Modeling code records
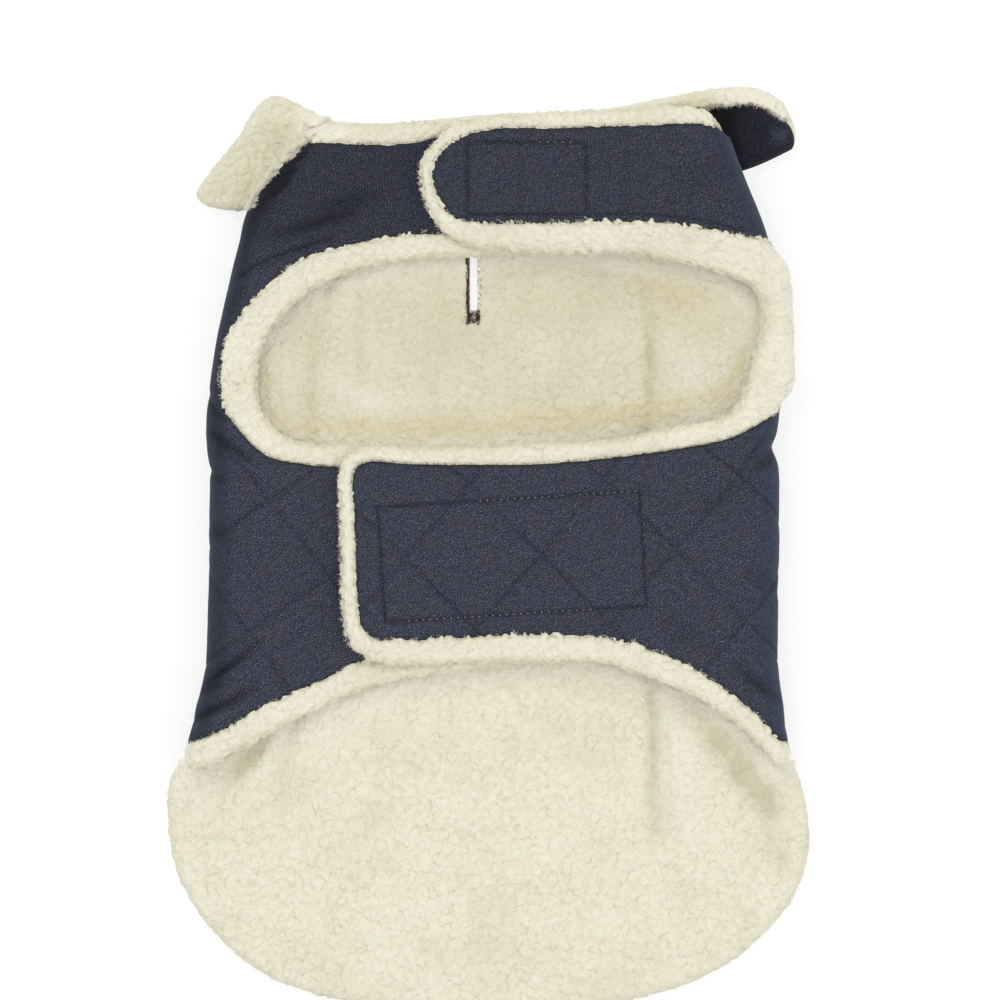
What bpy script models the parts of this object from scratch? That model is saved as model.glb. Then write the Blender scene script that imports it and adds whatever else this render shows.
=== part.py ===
"""A dog's denim jacket, laid out flat on its back with the belly side up.

Quilted denim is the outer wall and a deep pile is the lining. A back with a tail flap lies on the floor. At
each side a front comes up, folds over and lies on the back: its neck strap and its belly strap are one cut with
the leg opening between them, and the right front laps over the left one. The lining is wider than the denim, so
it rolls out past each edge. The collar is folded out under the neck, and its left tip has turned over.

Sizes are in millimetres and the solids are in metres. X runs to the viewer's right, Y towards the neck and Z up.
A front is drawn on its own flat cloth: `s` is the length along the cloth from the outermost line of the side
fold, positive over the top and negative underneath, and Y stays Y. `depth` is how far inside that outermost line
a point lies when it is seen from above, and `inward` is how far below the denim's outer face it is.
"""

import math

import bmesh
import bpy
import numpy as np
from mathutils import Vector
from mathutils.geometry import delaunay_2d_cdt

MM = 0.001

# Thickness of the layers
SHELL = 1.8
LAYER_GAP = 0.4
LINING = 4.8
PLY = SHELL + LAYER_GAP + LINING
PROUD = 0.6  # how far the lining's rolled edge stands above the denim's face
SEAM_GAP = 0.3

# The side folds and the heights of what lies on what
FOLD_RADIUS = 10.0
SIDE_LIFT = 3.0
QUARTER = FOLD_RADIUS * math.pi / 2
FOLD_TOP = SIDE_LIFT + 2 * FOLD_RADIUS
SETTLE = 50.0
LAP_GAP = PROUD + LAYER_GAP
LEFT_REST = 2 * PLY + LAYER_GAP
RIGHT_REST = LEFT_REST + LAP_GAP + PLY
SEAM_DEPTH = FOLD_RADIUS + 4.0
SEAM_TOP, SEAM_END = 193.0, -96.6
NECK_SPREAD = 1.5
NECK_STATIONS = 18
FOLD_STEPS = 5

# The collar lifts the neck off the floor
COLLAR_LIFT = 7.2
LIFT_START = 130.0
LIFT_LENGTH = 28.0
LIFT_ROWS = 4
LIFT_YS = np.linspace(LIFT_START, LIFT_START + LIFT_LENGTH, LIFT_ROWS + 1)

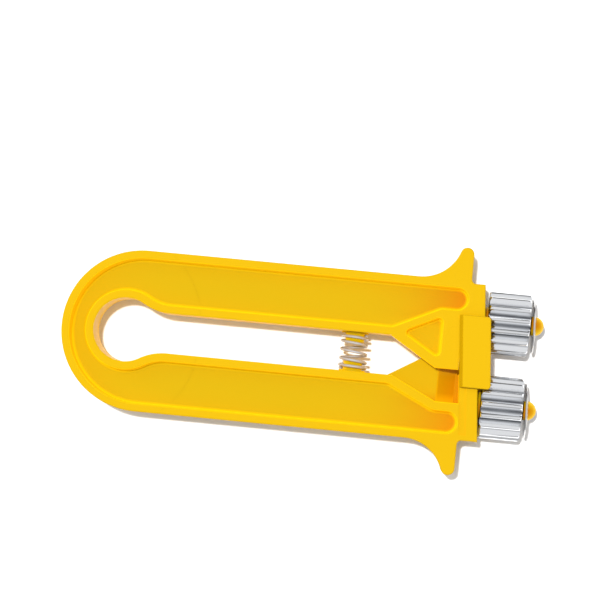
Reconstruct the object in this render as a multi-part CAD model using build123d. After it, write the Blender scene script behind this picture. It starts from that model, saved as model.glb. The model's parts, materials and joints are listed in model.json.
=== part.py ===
from build123d import *
import math
import os

# Frame-wire crimper for beehive frames: a springy U-shaped handle that carries a free-turning
# toothed wheel on the end of each arm. Millimetres. X runs from the bow to the wheels, Y from
# the lower arm to the upper arm, and Z is up from the surface on which the tool lies.

# ---- handle, seen from above ----
handle_length = 140.8       # back of the bow to the front walls, on the axle lines
bow_radius = 27.0           # outside of the bow, and half the width over both arms
bow_wall = 10.75            # material behind the eye
eye_radius = 10.65          # round hanging eye in the bow
neck_length = 14.6          # eye centre to the start of the parallel slot
slot_width = 13.3           # gap between the arms
slot_apex_setback = 20.0    # front point of the slot, behind the front walls
vee_angle = 31.3            # slope of the slot's pointed front end
outer_rim = 2.7             # width of the raised rim along the outside
inner_rim = 2.7             # width of the raised rim along the eye and the slot
rib_start_setback = 30.5    # where the slanted rib leaves the slot rim, behind the front walls
rib_angle = 25.6            # slope of the slanted rib
rib_width = 2.9
recess_end_y = 16.85        # inner edge of the long recess beside the front wall
flex_radius = 36.0          # the bow ends on this arc about the flexing point
flex_clearance = 0.05       # between the bow and the arms on that arc

# ---- handle, thickness ----
arm_thickness = 18.0
web_thickness = 5.0         # floor between the recesses of the two faces
edge_round = 0.5            # rounding of the rim edges
web_round = 1.6             # rounding where the recess walls meet the floor
recess_corner = 4.0         # corner radius of the long recess, seen from above

# ---- front walls ----
wall_thickness = 6.2
wall_lean = 4.8             # both front walls lean this many degrees the same way
wall_top_y = 26.2           # outer end of the front wall
wall_gap = 8.6              # gap between the ends of the two walls, which limits the squeeze
shoulder_round = 1.4        # corner between finger guard and wall
slide_land_width = 2.4      # lowered strip behind the band on which the other arm's tab slides
slide_land_depth = 0.6

# ---- finger guards ----
guard_span = 76.0           # tip to tip over both arms
guard_setback = 7.95        # centre of the tip behind the front wall
guard_tip_radius = 2.3
guard_curve_radius = 14.0   # hollow curve from the arm up to the tip

# ---- overlapping guide plates, each half the arm's thickness ----
plate_gap = 0.3             # between the two plates
plate_reach = 2.85          # how far each plate passes the middle of the tool
plate_border = 3.1          # between the triangular pocket and the slot
pocket_rib_border = 2.4     # between the pocket and the recess behind the rib
plate_end_gap = 0.4         # plate to the other arm's front wall
pocket_depth = 5.5
pocket_corner = 1.5
pocket_front_setback = 13.9
relief_setback = 14.0       # the plate is thinner on its inner face from here to the wall
relief_ramp = 6.0           # length of the slope down to that depth
relief_depth = 4.0

# ---- tabs, each holding the other arm flat ----
tab_width = 10.4
tab_overhang = 1.8          # past the front wall
tab_top_y = 15.5            # inner and outer end of the upper tab
tab_bottom_y = -8.5
tab_thickness = 2.7
tab_lip_thickness = 1.05    # least thickness where the tab passes over the wheel
tab_gap = 0.3               # tab to the other arm's wall
tab_slope = 1.1             # slanted rear edge
tab_corner = 1.2

# ---- wheels, axles and retaining discs ----
axle_y = 14.2               # axle line from the middle of the tool
axle_radius = 3.25
axle_clearance = 0.05       # running clearance in the wheel
axle_shoulder_radius = 5.0
shoulder_clearance = 0.1    # axial, shoulder to wheel
wheel_setback = 1.0         # front wall to wheel, on the axle line
wheel_length = 14.0
wheel_radius = 10.65
tooth_depth = 2.0
tooth_count = 16
tooth_tip_half_width = 0.75
tooth_valley_half_width = 0.45
tooth_tip_round = 0.35      # height of the rounded tip
tooth_valley_round = 0.2    # height of the rounded valley
tooth_phase = 16.5          # first tooth of the lower wheel, degrees from the line of centres
wheel_chamfer_length = 0.9
wheel_chamfer_depth = 1.3
wheel_lip_clearance = 0.3   # tab to the wheel that passes under it, above and behind
disc_setback = 1.5          # wheel to retaining disc
disc_thickness = 0.5
disc_radius = 9.4
disc_hub_radius = 4.6
disc_dish = 0.5             # how far the rim stands back towards the wheel
disc_grip = 0.05            # radial bite of the disc on the axle
axle_tip_length = 2.9       # domed end beyond the disc

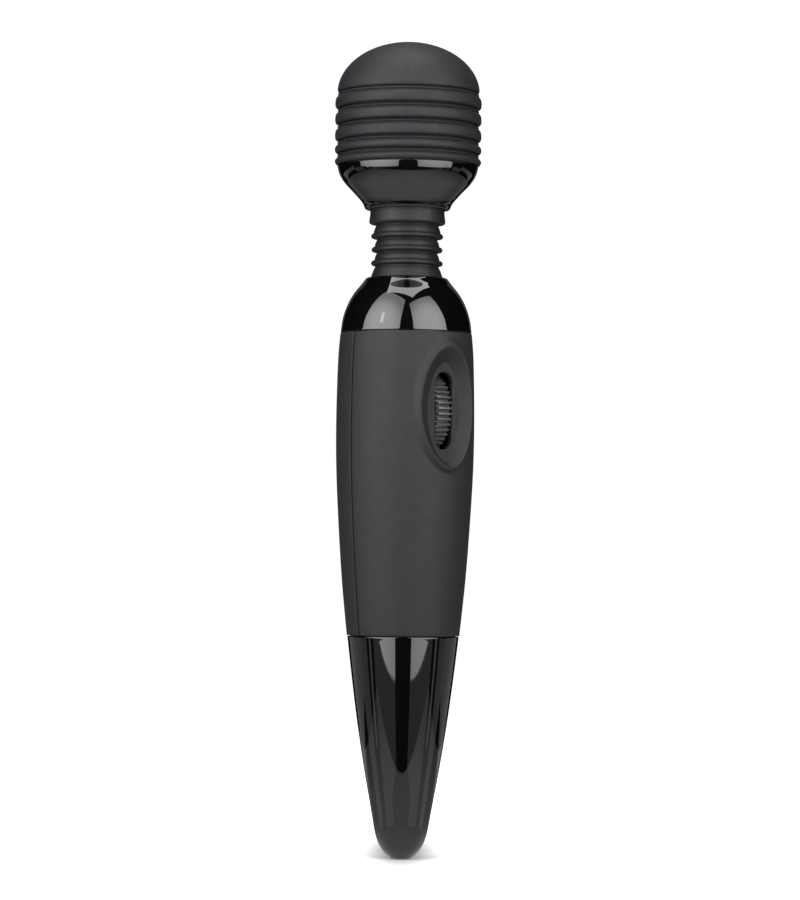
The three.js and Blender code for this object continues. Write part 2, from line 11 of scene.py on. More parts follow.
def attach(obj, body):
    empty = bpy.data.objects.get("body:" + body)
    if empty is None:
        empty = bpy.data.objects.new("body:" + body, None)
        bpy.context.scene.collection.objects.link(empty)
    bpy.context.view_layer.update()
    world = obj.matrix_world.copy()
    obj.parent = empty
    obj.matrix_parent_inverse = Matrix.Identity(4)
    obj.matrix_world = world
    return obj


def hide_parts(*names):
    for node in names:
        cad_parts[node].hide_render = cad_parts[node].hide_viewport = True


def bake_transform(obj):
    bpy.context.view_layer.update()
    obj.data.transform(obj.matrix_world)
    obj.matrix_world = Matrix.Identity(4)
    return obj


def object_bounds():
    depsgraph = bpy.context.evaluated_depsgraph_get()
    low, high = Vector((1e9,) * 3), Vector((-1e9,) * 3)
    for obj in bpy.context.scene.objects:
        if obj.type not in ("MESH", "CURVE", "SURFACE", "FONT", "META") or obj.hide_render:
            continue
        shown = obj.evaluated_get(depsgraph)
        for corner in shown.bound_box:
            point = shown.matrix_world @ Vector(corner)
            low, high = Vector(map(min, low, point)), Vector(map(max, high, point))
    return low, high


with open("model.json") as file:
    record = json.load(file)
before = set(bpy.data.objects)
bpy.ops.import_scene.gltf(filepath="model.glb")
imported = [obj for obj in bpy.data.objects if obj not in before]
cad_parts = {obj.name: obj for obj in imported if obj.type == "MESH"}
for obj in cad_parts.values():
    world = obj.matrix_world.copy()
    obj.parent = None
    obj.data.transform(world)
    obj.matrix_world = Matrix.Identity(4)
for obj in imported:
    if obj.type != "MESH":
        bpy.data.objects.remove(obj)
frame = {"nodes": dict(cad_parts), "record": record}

MM = 0.001
cad_low, cad_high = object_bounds()

# Heights along the axis, and the outer pieces' outlines as (height, radius)
TAIL_TOP = 85.4
SHELL_TOP = 201.6
SHOULDER_TOP = 222.9
COLLAR_LIP = 249.3
COLLAR_TOP = 266
CAP_LIP = 266.3
DOME_BASE = 294.0
LENGTH = cad_high.z / MM
TAIL_OUTLINE = [
    (0, 3.9), (1.3, 5.4), (3.3, 7.2), (7, 9.15), (14.7, 10.95), (30, 13.7), (53, 17.4),
    (TAIL_TOP, 21.45),
]
BODY_OUTLINE = [
    (TAIL_TOP, 21.65), (107, 23.8), (130, 25.4), (149, 26.35), (167, 26.6), (185, 26.3),
    (195.5, 25.85), (SHELL_TOP, 25.3),
]
SHOULDER_OUTLINE = [
    (SHELL_TOP, 25.25), (206.5, 24.6), (210, 23.65), (214, 21.95), (218, 19.4), (220.4, 17.4),
    (SHOULDER_TOP, 15.6),
]
COLLAR_OUTLINE = [
    (COLLAR_LIP, 16.5), (250.3, 16.72), (251.3, 17.1), (252.2, 17.65), (253.5, 18.72), (256.4, 21.38),
    (259.4, 24.2), (261.2, 25.5), (262.8, 26.35), (264.4, 26.85), (COLLAR_TOP, 27.2),
]
WALL = 2.2
GAP = 0.3          # between the handle's pieces, and round the ends of the neck
SEAM = 0.55        # between the front and rear shells
EDGE_FILLET = 0.28
SPIGOT = 6.3
CREASE_ANGLE = math.radians(35)

# Silicone cap
RIDGE_R = 28.3
GROOVE_R = 26.0
BEAD_R = 27.4
CREASE_R = 26.8
GROOVES = [270.2, 275.1, 281.4, 287.6, 293.9]
DOME_R = 27.5
CAP_BORE = 25.4
CAP_WALL = 1.8

# Neck
NECK_RIDGES = [(228.6, 13.95), (233.8, 13.8), (239.0, 14.0), (244.5, 14.75)]
NECK_GROOVES = [(226.3, 12.8), (231.3, 12.2), (236.4, 12.15), (241.5, 12.6)]
NOTCH = 0.55       # depth of the undercut below each ridge
NECK_END_R = 13.6
NECK_TOP_R = 14.3
NECK_BORE = 10.4
NECK_SPLIT = 236.4
LEAD_R = 0.7
SPRING = {"radius": 8, "wire": 0.9, "turns": 7, "from": 216.4, "to": 254.4}

# Thumb wheel, its slot and the dish round it. Each oval has half sizes, a middle height, and
# how pointed its upper and lower ends are (0.5 is an ellipse, 1 comes to a point).
WHEEL = {"radius": 16.5, "width": 6.5, "ridges": 48, "depth": 1.5, "y": -7.9, "z": 171.2}
SLOT = {"half_width": 4.1, "straight": 10.6}
FLOOR_Y = -23.2
BACK_Y = -20.9
FLOOR_OVAL = {"x": 8.2, "z": 18.6, "middle": 171.15, "up": 0.62, "down": 0.68}
CREST_OVAL = {"x": 12.6, "z": 23.3, "middle": 172.6, "up": 0.5, "down": 0.53}
FOOT_OVAL = {"x": 14.8, "z": 26.7, "middle": 173.7, "up": 0.52, "down": 0.52}
BACK_OVAL = {"x": 12.2, "z": 24.6, "middle": 171.2, "up": 0.5, "down": 0.5}
RIM_HEIGHT = 1.5


# ---- Outlines and meshes ----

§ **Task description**
From the first line above through the line that contains "belly side up.", quote each line exactly. Output nothing more.

§ **Task solution**
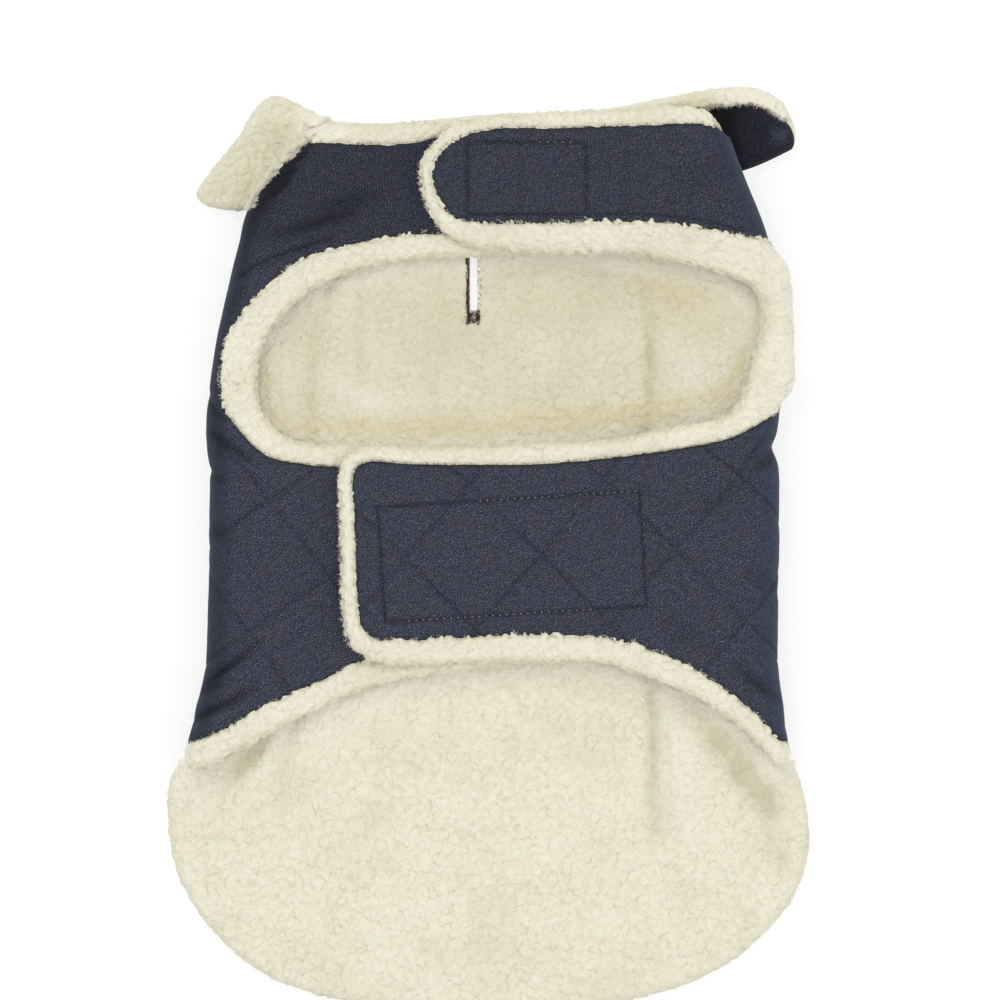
What bpy script models the parts of this object from scratch? That model is saved as model.glb. Then write the Blender scene script that imports it and adds whatever else this render shows.
=== part.py ===
"""A dog's denim jacket, laid out flat on its back with the belly side up.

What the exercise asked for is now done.